The effect of these proposed changes is to clarify the situations in which States may close child support cases and to make it easier for States to close unworkable cases, while ensuring that all viable cases remain opened. This proposed rule implements many of the recommendations of the regulation reinvention workgroup and the State IV-D Directors' group.
REGULATION REFERENCE: 45 CFR Part 303.11
DATES: Consideration will be given to written comments received by April 27, 1998.
Address comments to: Office of Child Support Enforcement, Department of Health and Human Services, 370 L'Enfant Promenade, S.W., Washington, D.C. 20447, Attention: Director, Policy and Planning Division, Mail Stop: OCSE/DPP.
Comments may also be submitted by sending electronic mail (e-mail) to "email@example.com" or by telefaxing to 202-401-3444. This is not a toll-free number. Comments sent electronically must be in ASCII format.
INQUIRIES: Steve Cesar, Federal OCSE, 202-401-5436
ACF Regional Program Managers
David Gray Ross
Office of Child Support
[Federal Register: February 24, 1998 (Volume 63, Number 36)]
From the Federal Register Online via GPO Access [wais.access.gpo.gov]
DEPARTMENT OF HEALTH AND HUMAN SERVICES
Administration for Children and Families
Office of Child Support Enforcement
45 CFR Part 303
Child Support Enforcement Program, Standards for Program
AGENCY: Office of Child Support Enforcement (OCSE), HHS.
ACTION: Notice of proposed rulemaking.
SUMMARY: This proposed rule would amend Federal regulations governing procedures for the case closure process in the child support program.

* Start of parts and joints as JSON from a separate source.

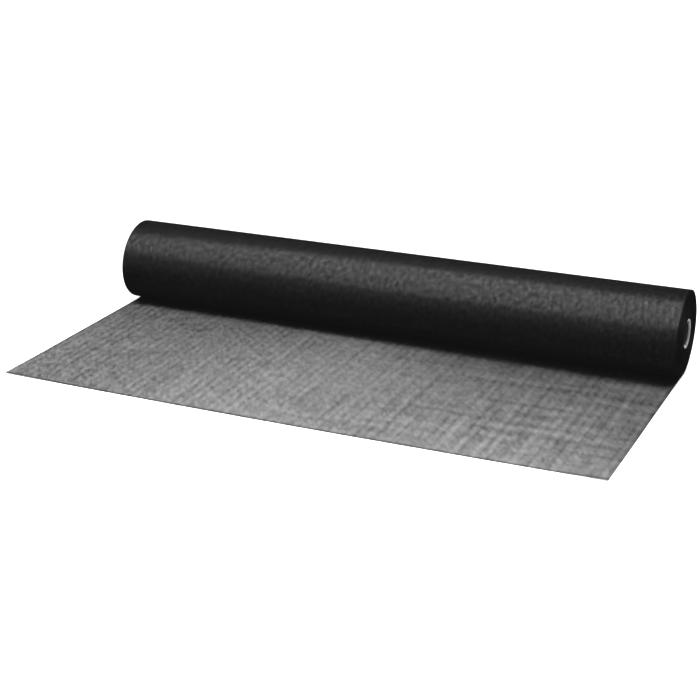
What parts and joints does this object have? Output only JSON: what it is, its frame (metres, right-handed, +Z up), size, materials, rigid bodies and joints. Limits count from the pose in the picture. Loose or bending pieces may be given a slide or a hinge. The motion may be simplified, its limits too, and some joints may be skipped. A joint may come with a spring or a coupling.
{
  "type": "roll of solar screen mesh",
  "caption": "Roll of black open-weave screen cloth on a board tube, its free end drawn out flat on the floor; cut to length to cover a window or a shade frame.",
  "frame": {"origin": "on the floor, under the middle of the whole part, roll and free end together", "axes": "+Z up, X along the roll, and -Y towards the cut edge of the free end"},
  "size_m": [1.2262, 0.6096, 0.1719],
  "materials": {
    "screen_mesh": "coated yarn, open weave, low sheen",
    "core_board": "dry grey board"
  },
  "bodies": {
    "root": {"wound_mesh": "screen_mesh", "loose_end": "screen_mesh", "board_core": "core_board"}
  },
  "joints": []
}
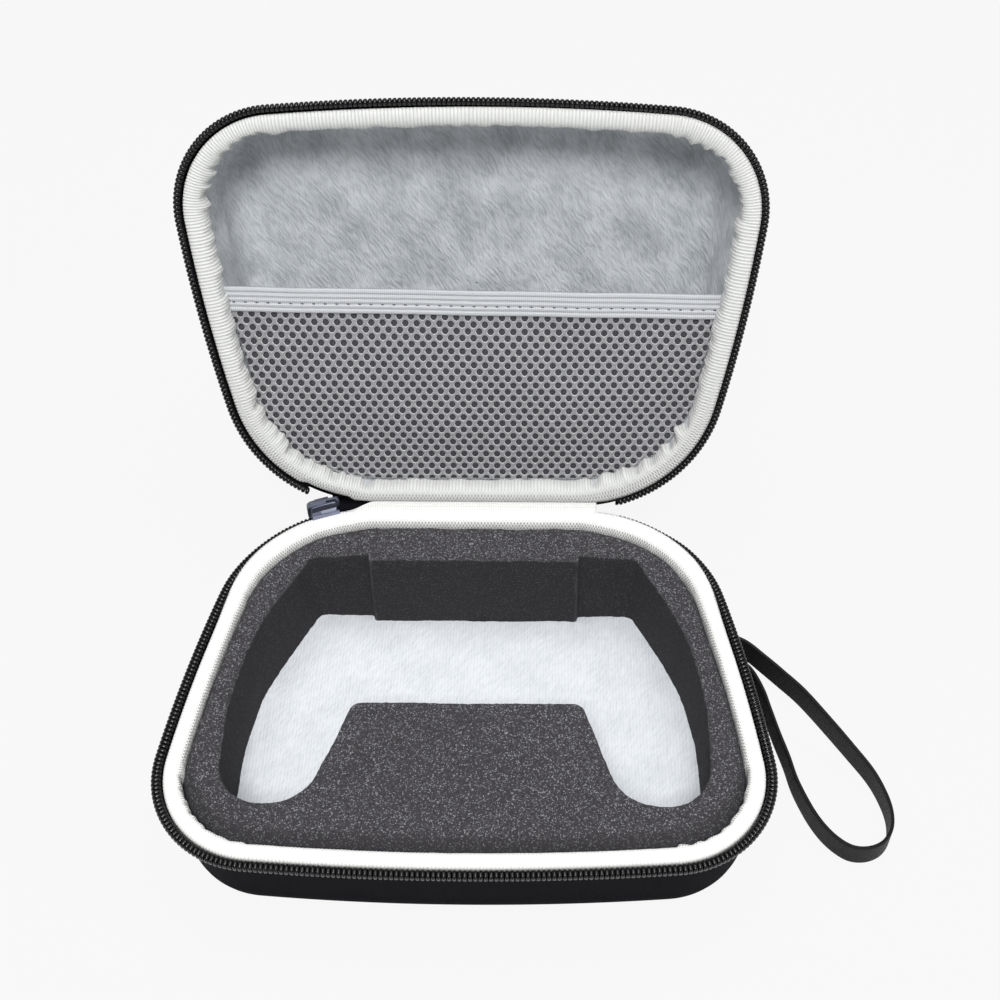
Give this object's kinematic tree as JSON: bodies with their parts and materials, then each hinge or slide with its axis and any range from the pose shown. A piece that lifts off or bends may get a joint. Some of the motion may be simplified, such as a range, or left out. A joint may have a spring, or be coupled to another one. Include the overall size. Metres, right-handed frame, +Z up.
{
  "type": "game controller carrying case",
  "caption": "Open hard carrying case for a game controller: zip-round clamshell with plush lining, cut foam insert, mesh pocket and wrist strap.",
  "frame": {"origin": "centre of the base's flat bottom face", "axes": "+Z up; the front of the case faces -Y and the hinge is at +Y; +X is the side with the wrist strap"},
  "size_m": [0.243, 0.2361, 0.179],
  "materials": {
    "shell_fabric": "smooth black woven polyester laminated on moulded foam board",
    "plush": "short pale grey plush",
    "foam": "open-cell foam, dark grey",
    "binding": "ribbed white woven tape",
    "zip_tape": "black woven zip tape",
    "zip_coil": "black nylon coil",
    "hinge_cloth": "black cloth",
    "hinge_lining": "pale grey cloth",
    "webbing": "black flat webbing",
    "zip_metal": "gunmetal plated zinc",
    "mesh": "grey knitted mesh",
    "elastic": "ribbed grey elastic"
  },
  "bodies": {
    "base": {"base_shell": "shell_fabric", "base_lining": "plush", "foam_insert": "foam", "base_binding": "binding", "base_zip_tape": "zip_tape", "base_zip_coil": "zip_coil", "hinge_cover": "hinge_cloth", "hinge_lining": "hinge_lining", "wrist_strap": "webbing", "zip_slider": "zip_metal"},
    "lid": {"lid_shell": "shell_fabric", "lid_lining": "plush", "lid_binding": "binding", "lid_zip_tape": "zip_tape", "lid_zip_coil": "zip_coil", "pocket_mesh": "mesh", "pocket_band": "elastic"},
    "puller": {"zip_puller": "zip_metal"}
  },
  "joints": [
    {"name": "lid_hinge", "type": "hinge", "parent": "base", "child": "lid", "pos_m": [0, 0.0732, 0.042], "axis": [1, 0, 0], "range_deg": [-68, 112], "deforming": ["hinge_cover", "hinge_lining"]},
    {"name": "puller_swing", "type": "hinge", "parent": "base", "child": "puller", "pos_m": [-0.05645, 0.07501, 0.042], "axis": [0.9396, 0.3423, 0], "range_deg": [-5, 10]}
  ]
}
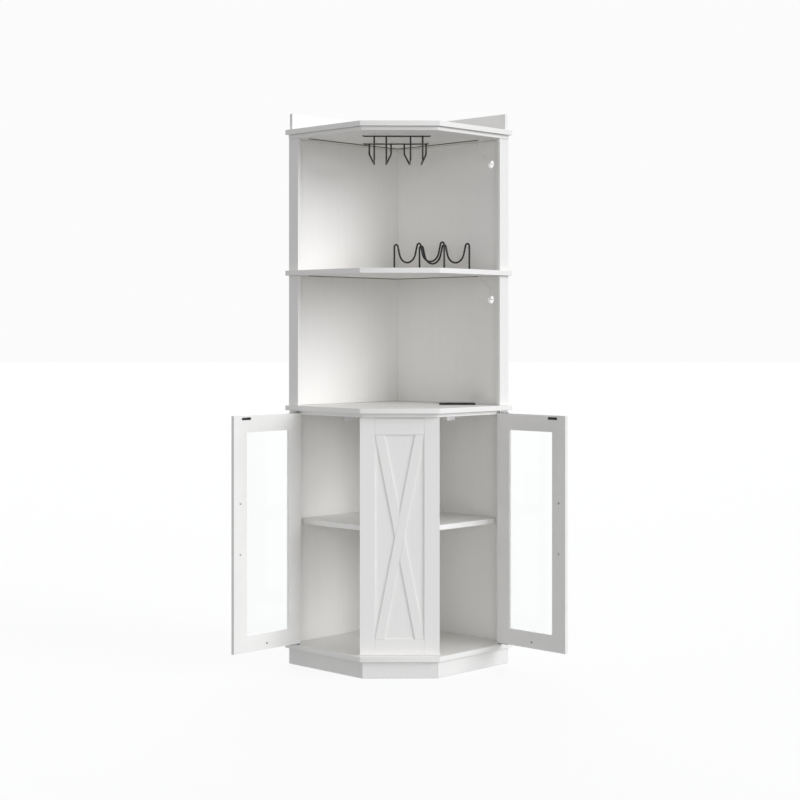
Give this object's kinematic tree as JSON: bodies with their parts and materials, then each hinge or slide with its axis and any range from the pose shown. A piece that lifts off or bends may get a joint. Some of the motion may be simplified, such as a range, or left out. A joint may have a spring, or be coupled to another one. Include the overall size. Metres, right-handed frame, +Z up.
{
  "type": "corner bar cabinet",
  "caption": "White corner bar cabinet with open bays above a counter, glazed doors below, wire racks for stemware and bottles, light strips and a power outlet.",
  "frame": {"origin": "on the floor, halfway between the front edge of the boards and the back corner, in the plane of symmetry of the carcass", "axes": "+Z up, -Y towards the room, +X to the right as seen from the room"},
  "size_m": [1.0544, 0.6174, 1.8],
  "materials": {
    "white_board": "white laminate on particle board, satin",
    "clear_glass": "clear",
    "black_wire": "black powder coat, satin",
    "black_plastic": "black moulded, fine texture",
    "white_plastic": "white moulded, smooth",
    "grey_steel": "zinc plated",
    "strip_plastic": "grey flexible strip with a pale lead"
  },
  "bodies": {
    "cabinet": {"bottom_board": "white_board", "counter_liner": "white_board", "counter_board": "white_board", "middle_shelf": "white_board", "top_liner": "white_board", "top_board": "white_board", "lower_shelf": "white_board", "lower_wall_left": "white_board", "lower_wall_right": "white_board", "lower_post_left": "white_board", "lower_post_right": "white_board", "middle_wall_left": "white_board", "middle_wall_right": "white_board", "middle_post_left": "white_board", "middle_post_right": "white_board", "upper_wall_left": "white_board", "upper_wall_right": "white_board", "upper_post_left": "white_board", "upper_post_right": "white_board", "guard_left": "white_board", "guard_right": "white_board", "plinth_front": "white_board", "plinth_left": "white_board", "plinth_right": "white_board", "plinth_rear_left": "white_board", "plinth_rear_right": "white_board", "panel_back": "white_board", "panel_stile_left": "white_board", "panel_stile_right": "white_board", "panel_bottom_rail": "white_board", "panel_top_rail": "white_board", "panel_brace_rising": "white_board", "panel_brace_falling": "white_board", "shelf_pin_front_left": "grey_steel", "shelf_pin_front_right": "grey_steel", "shelf_pin_rear_left": "grey_steel", "shelf_pin_rear_right": "grey_steel", "catch_left": "white_plastic", "catch_right": "white_plastic", "stemware_rack": "black_wire", "bottle_rack": "black_wire", "light_strip_top": "strip_plastic", "light_strip_middle": "strip_plastic", "power_outlet": "black_plastic"},
    "door_left": {"door_left_frame": "white_board", "door_left_glass": "clear_glass", "pivot_lower_left": "grey_steel", "pivot_upper_left": "grey_steel", "handle_left": "black_wire", "handle_screw_lower_left": "grey_steel", "handle_screw_upper_left": "grey_steel", "strike_plate_left": "black_wire"},
    "door_right": {"door_right_frame": "white_board", "door_right_glass": "clear_glass", "pivot_lower_right": "grey_steel", "pivot_upper_right": "grey_steel", "handle_right": "black_wire", "handle_screw_lower_right": "grey_steel", "handle_screw_upper_right": "grey_steel", "strike_plate_right": "black_wire"}
  },
  "joints": [
    {"name": "door_left_hinge", "type": "hinge", "parent": "cabinet", "child": "door_left", "pos_m": [-0.32859, -0.09665, 0.075], "axis": [0, 0, -1], "range_deg": [-90, 20]},
    {"name": "door_right_hinge", "type": "hinge", "parent": "cabinet", "child": "door_right", "pos_m": [0.32859, -0.09665, 0.075], "axis": [0, 0, 1], "range_deg": [-90, 20]}
  ]
}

The proposed rule clarifies the situations in which States may close child support cases and makes other technical changes.
DATES: Consideration will be given to comments received by April 27, 1998.
ADDRESSES: Send comments to Director, Office of Child Support Enforcement, Administration for Children and Families, 370 L'Enfant Promenade, SW., 4th floor, Washington, DC 20447. Attention: Director, Policy and Planning Division, Mail Stop: OCSE/DPP. Comments will be
available for public inspection Monday through Friday, 8:30 a.m. to 5 p.m. on the 4th floor of the Department's offices at the above address.
FOR FURTHER INFORMATION CONTACT: Craig Hathaway, Policy Branch, OCSE (202) 401-5367, e-mail: firstname.lastname@example.org. Deaf and hearing-impaired individuals may call the Federal Dual Party Relay Service at 1-800-877-8339 between 8 a.m. and 7 p.m.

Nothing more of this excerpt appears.